What happened

Shares of pet insurance specialist Trupanion (TRUP 1.79%) were hit hard on Thursday. The stock fell as much as 20%. But as of 11 a.m. ET, the stock was down about 16%.

The growth stock's decline came after the company reported fourth-quarter earnings after market close on Wednesday. Though revenue for the period was slightly ahead of analysts' consensus forecast, growth in subscription-enrolled pets underwhelmed.

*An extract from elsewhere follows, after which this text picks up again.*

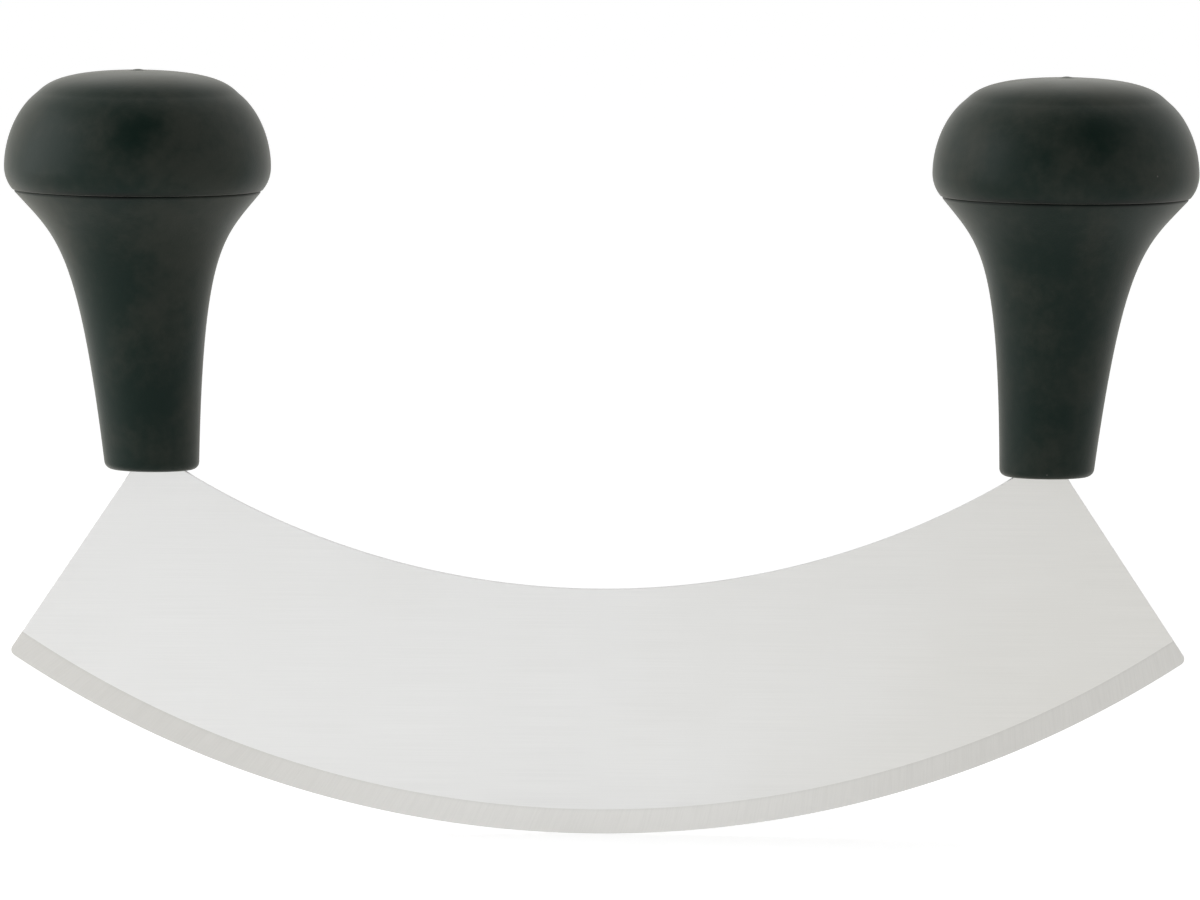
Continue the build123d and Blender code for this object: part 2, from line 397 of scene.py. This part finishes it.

A chart showing a stock price declining.

Image source: Getty Images.

So what

Trupanion reported fourth-quarter revenue of $194.4 million, up 36% year over year. On average, analysts were expecting revenue of $193.1 million. Operating cash flow improved slightly, rising from $4 million in the year-ago quarter to $5.2 million. Free cash flow rose from $1 million in the fourth quarter of 2020 to $1.3 million in the fourth quarter of 2021.

Subscription-enrolled pets were 704,333, up 22% year over year.

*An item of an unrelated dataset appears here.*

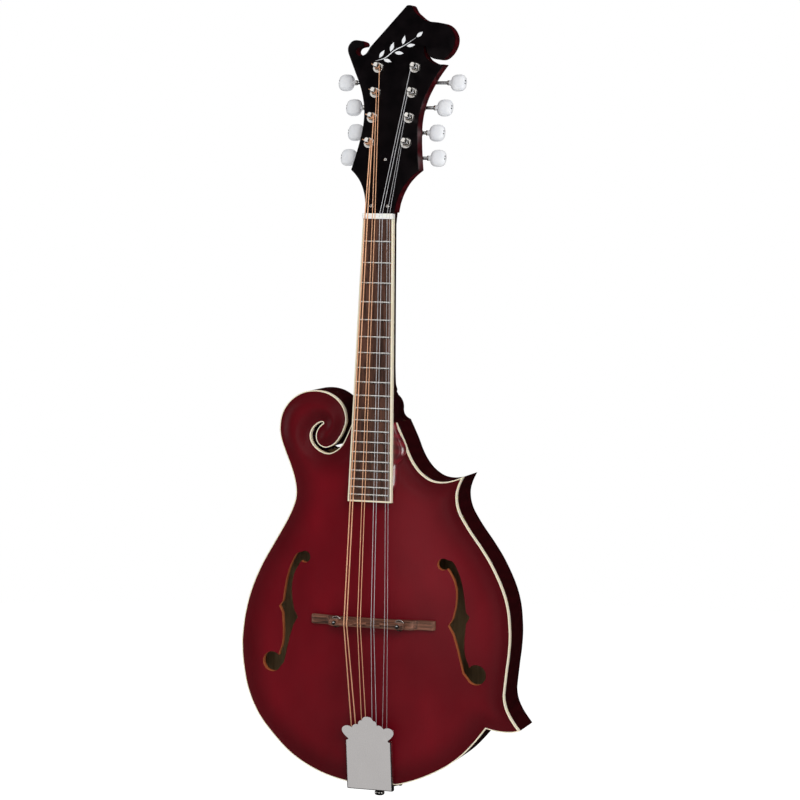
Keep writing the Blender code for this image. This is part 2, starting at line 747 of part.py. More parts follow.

"Gross pet ads were up year-over-year but down sequentially due to COVID temporarily depressing industry leads, which is recovering," said Trupanion chief financial officer Drew Wolff in the company's fourth-quarter earnings call. 

Management also said it was having issues with converting leads, putting pressure on its conversion rates. But it identified and rectified the problem.

Now what

Regarding its outlook, management said it expects to grow its adjusted operating income from its subscription business 25% year over year in 2022.

"Adjusted operating income represents the funds generated from our existing pets in a given period and is the single most important metric to understanding and evaluating our performance," said Trupanion founder and CEO Darryl Rawlings in the company's fourth-quarter earnings call. "It also serves as a proxy for value creation."

Management hopes to sustain an average compound growth rate of 25% in adjusted operating income every year for the next five years.